The CEO and founder of Sci-Tech Daresbury-based Sky Medical Technology has received a major honour at a ceremony celebrating the outstanding leaders and innovators in the North of England’s life sciences industry, which is worth more than £13bn to the regional economy.
The 18th annual Bionow Awards held at the Mere Golf Resort and Spa, saw leading medical technology companies and academic and health organisations acknowledged by their peers for their application of cutting edge technologies, with Bernard Ross being honoured with the Bionow Outstanding Contribution Award.
Bernard set up Sky Medical Technology which develops bioelectronic medicine for clinicians who treat vascular related conditions, in 2008 to commercialise OnPulse technology. This involves strapping a device the size of a wristwatch to the back of the knee which helped some British athletes improve their performances at the London Olympics.
It was the result of a three-year programme of research at St Bartholomew’s Hospital in London looking to find a better way to prevent deep vein thrombosis (DVT). Sky Medical Technology has since collaborated with the Royal Stoke University Hospital NHS Trust on a study that has seen use of the company’s geko™ device in preventing venous thromboembolism (VTE), blood clots, in high-risk patients at the hospital’s leading Stroke Unit.
Bernard said that being at Sci-Tech Daresbury had helped develop his business: “It’s about the people that they have there who are quite remarkable in that if they see a connection that could be of value to you they put it together. If I need advice with something they will put you in touch with those in the region who might help.
“So it’s very much this culture of collaboration and partnership that helps us thrive. They feel their role is to help companies grow and actively pursue this approach, in short, they are enterprise growth facilitators.
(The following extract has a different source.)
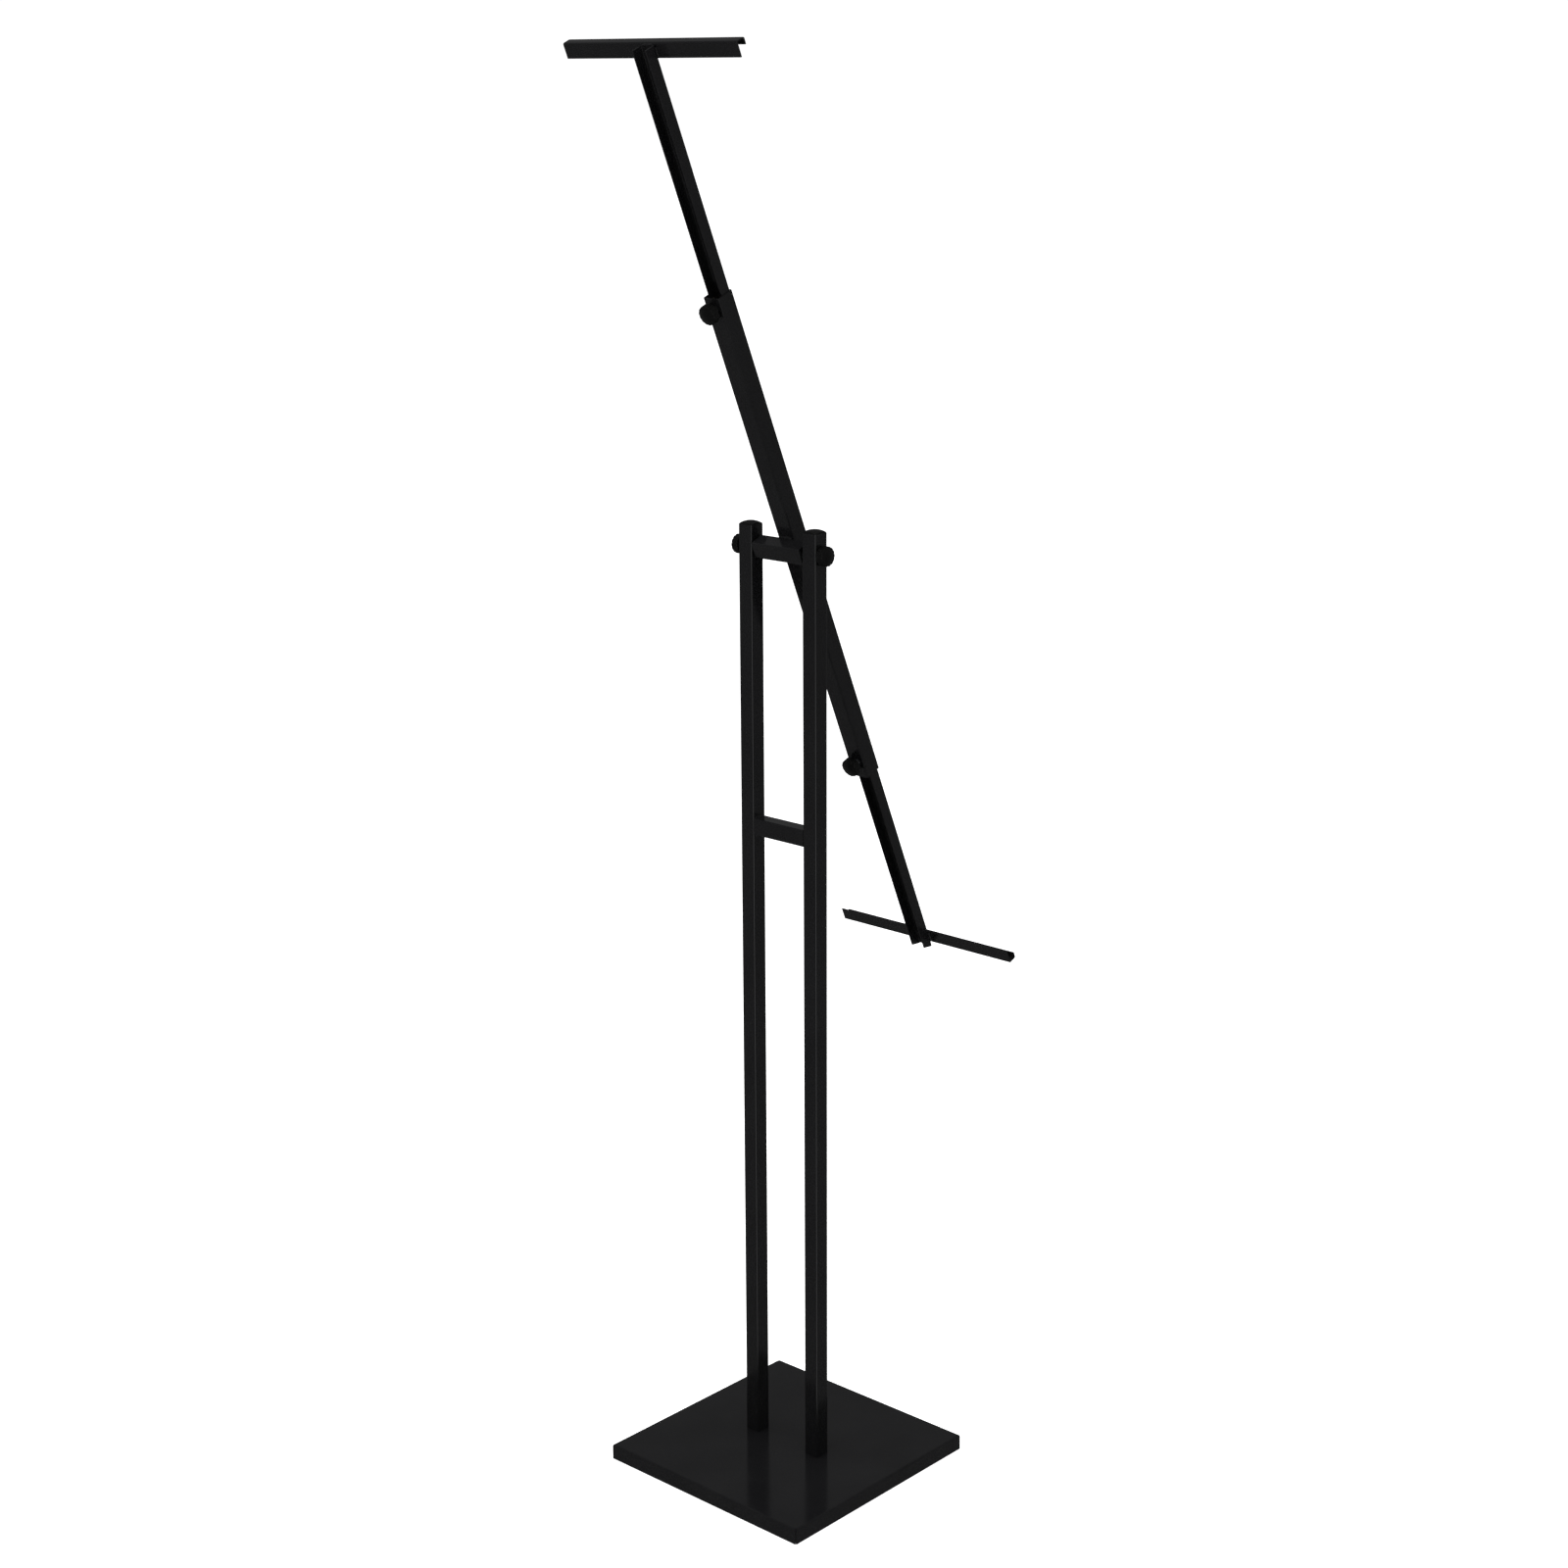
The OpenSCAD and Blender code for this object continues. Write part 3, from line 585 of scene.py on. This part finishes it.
for part in ("left_pole", "right_pole", "mid_rail", "pivot_bar", "spine_tube"):
    eased(part, COAT, 0.25 * MM)
for part in ("upper_arm", "lower_arm", "upper_cross_bar", "lower_cross_bar", "base_pan"):
    eased(part, COAT, 0.3 * MM)
for part in ("left_end_cap", "right_end_cap"):
    eased(part, CAP, 0.45 * MM, 25)
for part in ("left_friction_washer", "right_friction_washer", "left_pole_washer",
             "right_pole_washer"):
    eased(part, CAP, 0.2 * MM)
for part in ("upper_clamp_nut", "lower_clamp_nut", "foot_bolts", "foot_washers",
             "ballast_standoffs", "ballast_screws"):
    eased(part, ZINC, 0.25 * MM)
for part in ("base_ballast", "spreader_plate", "left_foot_block", "right_foot_block",
             "left_pivot_block", "right_pivot_block"):
    eased(part, MILL, 0.3 * MM)
for part in ("upper_clamp_tip", "lower_clamp_tip"):
    eased(part, TIP, 0.3 * MM)
eased("floor_pad", FOAM, 0.4 * MM)

# ---------------------------------------------------------------- floor, light and camera

FLOOR_REACH = 30
PAPER_GREY = (0.8, 0.8, 0.8, 1)
PAPER_GLOW = 0.8
WHITE = (1, 1, 1, 1)

floor_form = bmesh.new()
bmesh.ops.create_grid(floor_form, x_segments=1, y_segments=1, size=FLOOR_REACH)
floor_mesh = bpy.data.meshes.new("floor")
floor_form.to_mesh(floor_mesh)
floor_form.free()
floor = bpy.data.objects.new("floor", floor_mesh)
COLLECTION.objects.link(floor)
paper, paper_tree, paper_surface = finish("studio_paper", Roughness=0.9)[:3]
paper_surface.inputs["Base Color"].default_value = PAPER_GREY
paper_surface.inputs["Specular IOR Level"].default_value = 0.0
paper_surface.inputs["Emission Color"].default_value = WHITE
# The paper glows for the viewer only, so it stays white without lighting the undersides
seen_first = add(paper_tree, "ShaderNodeLightPath").outputs["Is Camera Ray"]
glow = add(paper_tree, "ShaderNodeMath", {0: seen_first, 1: PAPER_GLOW}, operation="MULTIPLY")
paper_tree.links.new(glow.outputs[0], paper_surface.inputs["Emission Strength"])
floor_mesh.materials.append(paper)
floor.visible_glossy = False

WALL_LOW, WALL_HIGH = 0.38, 0.66  # what lights the stand, below and above
GLOSS_DIM, GLOSS_PATCH = 0.1, 1.0  # what its gloss sees, away from the patch and in it
PATCH_WAY = (0.71, -0.65, -0.26)
BACKDROP = 1.05

world = bpy.data.worlds.new("studio")
bpy.context.scene.world = world
world.use_nodes = True
sky = world.node_tree
sky.nodes.clear()
path = add(sky, "ShaderNodeLightPath")
ray = add(sky, "ShaderNodeTexCoord").outputs["Generated"]
# The walls of the studio: paler above than below. Gloss sees them dim instead, with one pale
# round patch low down on the side that the knobs face
height = add(sky, "ShaderNodeSeparateXYZ", {0: ray})
wall = add(sky, "ShaderNodeMapRange", {"Value": height.outputs["Z"], "From Min": -0.4,
                                       "From Max": 0.5, "To Min": WALL_LOW,
                                       "To Max": WALL_HIGH})
toward = add(sky, "ShaderNodeVectorMath", {0: ray, 1: PATCH_WAY},
             operation="DOT_PRODUCT")
patch = add(sky, "ShaderNodeMapRange", {"Value": toward.outputs["Value"], "From Min": 0.9,
                                        "From Max": 0.97, "To Min": GLOSS_DIM,
                                        "To Max": GLOSS_PATCH})
seen = add(sky, "ShaderNodeBackground", {"Color": WHITE, "Strength": BACKDROP})
fill = add(sky, "ShaderNodeBackground", {"Color": WHITE,
                                         "Strength": wall.outputs["Result"]})
dim = add(sky, "ShaderNodeBackground", {"Color": WHITE,
                                        "Strength": patch.outputs["Result"]})
not_gloss = add(sky, "ShaderNodeMixShader", {0: path.outputs["Is Glossy Ray"],
                                             1: fill.outputs[0], 2: dim.outputs[0]})
both = add(sky, "ShaderNodeMixShader", {0: path.outputs["Is Camera Ray"],
                                        1: not_gloss.outputs[0], 2: seen.outputs[0]})
add(sky, "ShaderNodeOutputWorld", {0: both.outputs[0]})


def softbox(name, place, target, size, power):
    """A large rectangular lamp aimed at a point."""
    lamp = bpy.data.lights.new(name, "AREA")
    lamp.shape = "RECTANGLE"
    lamp.size, lamp.size_y = size
    lamp.energy = power
    made = bpy.data.objects.new(name, lamp)
    COLLECTION.objects.link(made)
    made.location = place
    made.rotation_euler = (Vector(target) - Vector(place)).to_track_quat("-Z", "Y").to_euler()
    made.visible_glossy = False


middle = (0, 0, 0.8)
eye = (2.0060, -2.1987, 1.6355)
softbox("overhead", (0.2, -0.3, 4.2), middle, (3.0, 3.0), 130)
softbox("left_bank", (-3.4, -1.6, 2.0), middle, (1.2, 2.6), 45)
softbox("front_bank", (1.0, -4.2, 2.4), middle, (1.4, 2.4), 30)

view = bpy.data.cameras.new("view")
view.sensor_width = 36
view.lens = 62.06
view.clip_end = 100
camera = bpy.data.objects.new("view", view)
COLLECTION.objects.link(camera)
yaw, pitch, roll = radians(42.367), radians(-14.870), radians(-0.284)
ahead = Vector((-sin(yaw) * cos(pitch), cos(yaw) * cos(pitch), sin(pitch)))
level = ahead.cross(Vector((0, 0, 1))).normalized()
top = level.cross(ahead)
across = cos(roll) * level + sin(roll) * top
above = -sin(roll) * level + cos(roll) * top
camera.matrix_world = (Matrix.Translation(eye)
                       @ Matrix((across, above, -ahead)).transposed().to_4x4())
bpy.context.scene.camera = camera
bpy.context.scene.view_settings.view_transform = "Standard"

bpy.context.view_layer.update()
“Very quickly you’re given a breadth of what you need – very few people when they set up business know exactly what they need – ‘you don’t know what you don’t know’, but at Sci-Tech Daresbury they give you a check list of what you might want to look at and they always bring their experience to bear for your benefit.
“Access to the campus itself is also very straight forward and it’s well connected geographically. It’s good to bring people to and it feels coherent, because it has all you need in one location both in terms of physical and intellectual resources.”
He added: “There are lots of people to thank for my award. We’ve been blessed with some superb investors and shareholders, along with support from Deepbridge Capital, everyone at Sci-Tech Daresbury and many others. Our industry is able to make a real difference to healthcare and we welcome the opportunity to make a difference.”
Bernard’s was one of 11 awards on the night and Geoff Davison, CEO of Bionow, said: “The work undertaken by all our winners and nominees in the past year has been truly inspiring, and leaves me in doubt that our sector is well placed to drive forward disruptive and pioneering products, treatments and developments that will vastly improve lives around the world.”
A not-for-profit membership organisation, Bionow supports the North of England’s burgeoning life sciences sector, which currently includes some 1,100 science and healthcare companies with a combined turnover of around £13.6bn. Its member base includes start-ups and spin-outs as well as well-established businesses. The services it offers to firms include dedicated business support programmes, shared procurement schemes, insurance, recruitment and a comprehensive events programme.